Figueroa is registered as orthodox but the 25-year-old American is actually an adept switch-hitter. Burns, who went 12 hard rounds with Terence Crawford in March of last year, has had ample experience preparing for an ambidextrous opponent and is also aware of Figueroa’s formidable aggression.

He said, “We know Omar likes to get involved in a fight so I won’t have to go looking for him. A couple of my sparring partners have been a lot heavier than me and they’ve attempted to push me back in every session. We’ve also mixed up the orthodox and lefty work accordingly.

“There’s been good variety to my sparring here in Texas and I’m confident going into this fight.”

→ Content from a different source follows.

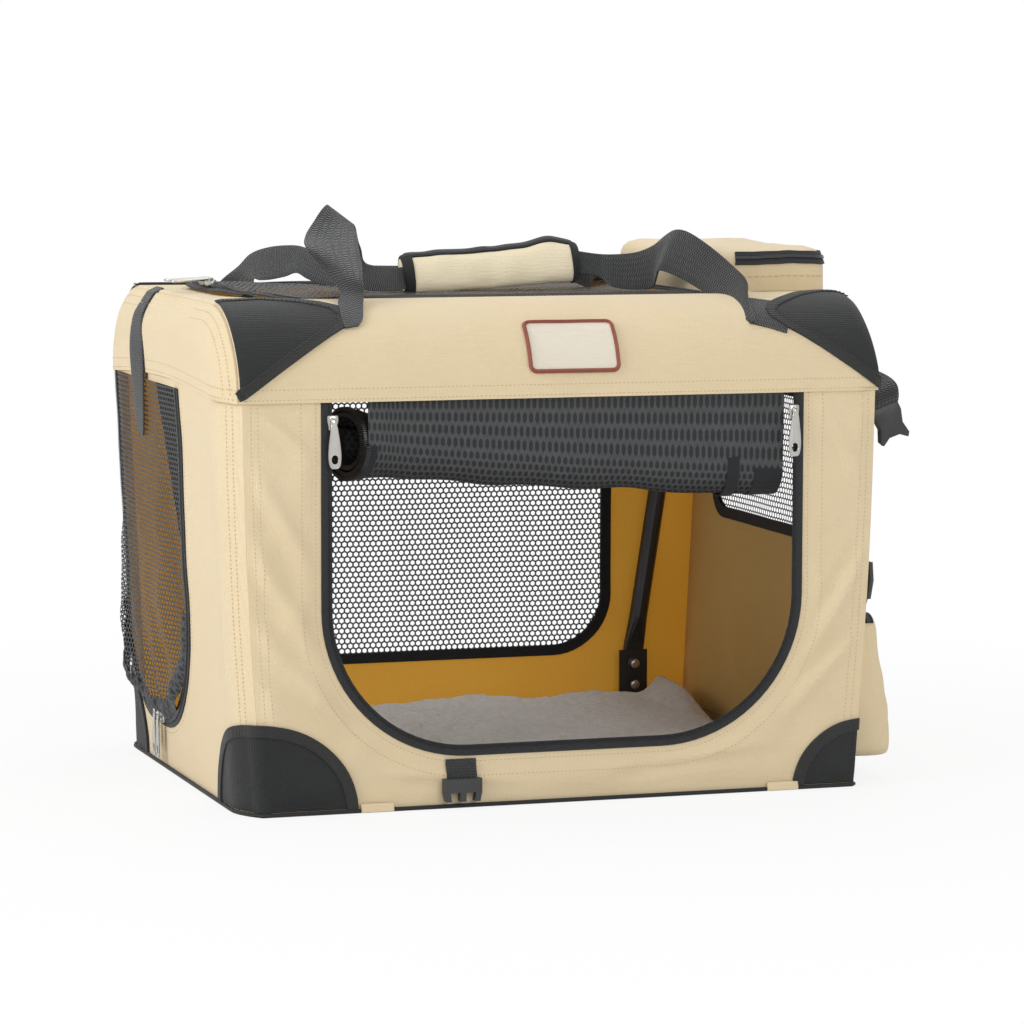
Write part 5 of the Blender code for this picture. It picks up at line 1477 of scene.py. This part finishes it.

At the height of his powers, Burns was never accustomed to studying the opposition. This time around, however, the Scotsman swatted up on fight films and has drawn the conclusion that a shootout with Figueroa is innately unavoidable.

“When Kevin (Mitchell) was preparing for Daniel Estrada we watched a lot of his fight with Figueroa,” said Burns (37-4-1, 11 knockouts). “If Omar does have a flaw it’s that he gets hit quite a lot and I must take advantage of that on the night.

“He likes to set a high pace but I never shy away from a brawl, so there will be moments when I need to stand my ground. This will be a great fight to watch.”

Finding a way to defeat Figueroa is a tall order but Burns has defied the odds more than once. He stunned Roman Martinez to win the WBO 130-pound title in September 2010, and shocked a lot of experts with a dominant victory over Michael Katsidis the following year.

Can the likeable 32-year-old turn the clock back, on enemy territory, outside his favored weight class?

“This fight means everything to me,” said Burns, his voice rising. “I don’t think my career can get any worse than it’s been over the past year and all the distractions are out of my mind now. I just want to concentrate on boxing and I’m over here to give it everything I’ve got.

“I checked the odds as soon as the fight was announced because I knew I would be the underdog. People are looking at my last couple of performances and assuming I’m finished at the top level, but that just means I’m going over here with no pressure on me.

“Everyone can have an opinion but I’m not in Texas for a payday.”